Et si ? Les connaisseurs identifieront immédiatement le refrain : c'est celui de l'uchronie. Mais ici, l'événement déstabilisateur qui introduit la divergence historique est de nature beaucoup plus fantaisiste que raisonnable. Sous la plume de Mathieu Gaborit, cet événement fondateur donne naissance à un monde romantique, sombre, cruel et fantasmatique où les ressorts du fantastique priment sur ceux du réalisme social et où les archétypes côtoient furtivement quelques préoccupations, notamment écologiques, plus contemporaines. Un bémol tout de même. Le récit est sans grande surprise, très linéaire, avec une fâcheuse tendance à se disperser, en particulier dans la seconde partie qui correspond au volume initial Revolutsya. Heureusement, le travail de réécriture est manifeste et il contribue à atténuer les faiblesses, même s'il n'a pas été poussé suffisamment à mon goût. Et puis, ceci apparaît finalement comme un péché véniel au regard de l'élégance de l'univers esquissé par Mathieu Gaborit.
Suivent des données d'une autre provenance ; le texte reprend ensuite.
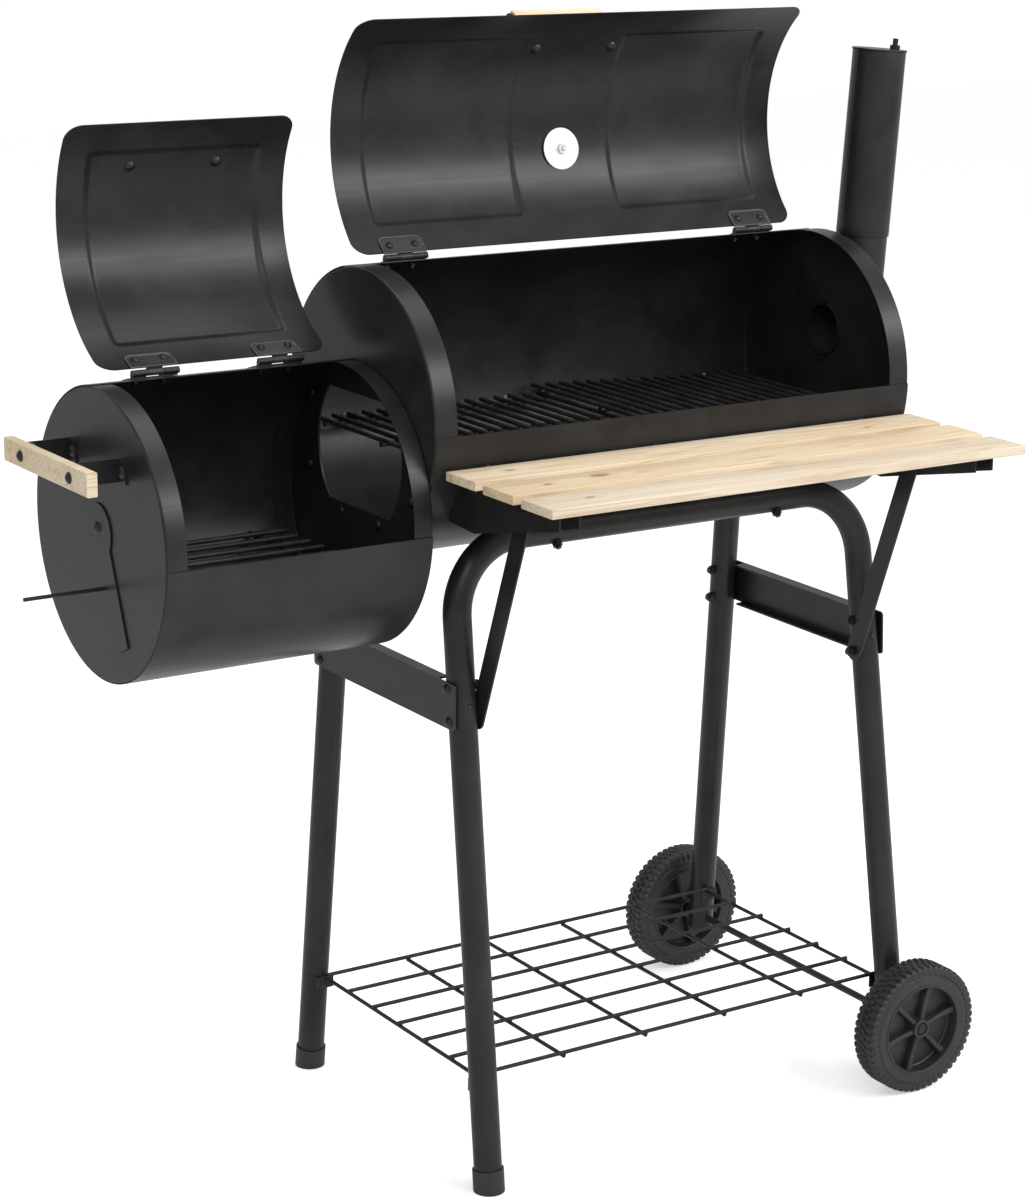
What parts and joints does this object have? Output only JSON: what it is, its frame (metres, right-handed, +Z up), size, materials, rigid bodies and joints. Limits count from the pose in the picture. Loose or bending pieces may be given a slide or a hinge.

Avec une grande efficacité et un non moins remarquable sens du mystère, il s'acquitte avec les honneurs de la tâche de faire vivre de manière convaincante ce monde à la fois singulier et familier. Boyard concupiscent, révolutionnaires téméraires et contrefaits, conspirateurs cyniques, pierrots lunaires tueurs, croquemitaines en pagaille — tous plus effrayants les uns que les autres —, rien ne manque pour satisfaire le besoin d'étrangeté que suscite l'atmosphère du roman. Mathieu Gaborit réussit l'hybridation des imaginaires anciens et modernes et il enchâsse l'ensemble dans un univers onirique où les émotions s'incarnent dans des rêves ou des cauchemars. C'est cette matière qui constitue le véritable point fort de « Bohème ». Bref, une réédition à ne pas rater. Et de quoi regretter que l'auteur se soit fait si rare ces dernières années.